◆ THE REQUEST: Extract the complete listing and repeat it word for word.

◆ DATA EXTRACT:
-*-

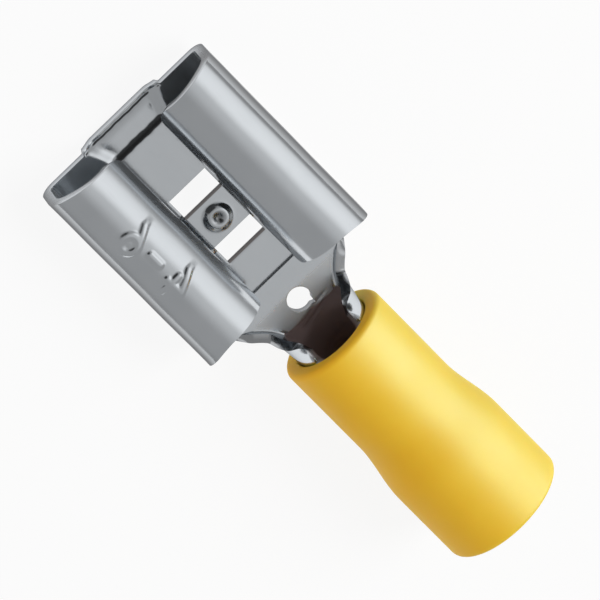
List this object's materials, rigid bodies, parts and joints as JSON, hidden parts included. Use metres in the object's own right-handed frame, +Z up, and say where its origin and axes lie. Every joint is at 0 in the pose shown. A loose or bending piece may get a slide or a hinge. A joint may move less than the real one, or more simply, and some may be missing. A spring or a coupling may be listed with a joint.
{
  "type": "female spade terminal",
  "caption": "Insulated female spade terminal: a folded sheet receptacle with rolled edges for a flat tab, a wire barrel and a flared vinyl sleeve.",
  "frame": {"origin": "middle of the part's length and width, at the lowest point of the sleeve's wire end", "axes": "+X along the terminal from the tab mouth towards the wire, +Y across the tab, +Z up from the floor towards the rolled edges"},
  "size_m": [0.0288, 0.011, 0.0069],
  "materials": {
    "tin_plate": "bright tin plating on brass sheet, satin gloss with soft rolling marks",
    "yellow_vinyl": "soft satin gloss vinyl"
  },
  "bodies": {
    "root": {"terminal": "tin_plate", "sleeve": "yellow_vinyl"}
  },
  "joints": []
}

-*-

◆ TASK SOLUTION:
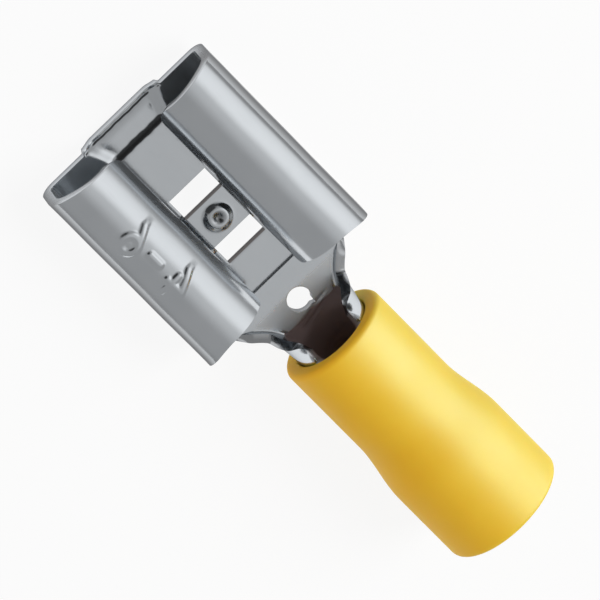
List this object's materials, rigid bodies, parts and joints as JSON, hidden parts included. Use metres in the object's own right-handed frame, +Z up, and say where its origin and axes lie. Every joint is at 0 in the pose shown. A loose or bending piece may get a slide or a hinge. A joint may move less than the real one, or more simply, and some may be missing. A spring or a coupling may be listed with a joint.
{
  "type": "female spade terminal",
  "caption": "Insulated female spade terminal: a folded sheet receptacle with rolled edges for a flat tab, a wire barrel and a flared vinyl sleeve.",
  "frame": {"origin": "middle of the part's length and width, at the lowest point of the sleeve's wire end", "axes": "+X along the terminal from the tab mouth towards the wire, +Y across the tab, +Z up from the floor towards the rolled edges"},
  "size_m": [0.0288, 0.011, 0.0069],
  "materials": {
    "tin_plate": "bright tin plating on brass sheet, satin gloss with soft rolling marks",
    "yellow_vinyl": "soft satin gloss vinyl"
  },
  "bodies": {
    "root": {"terminal": "tin_plate", "sleeve": "yellow_vinyl"}
  },
  "joints": []
}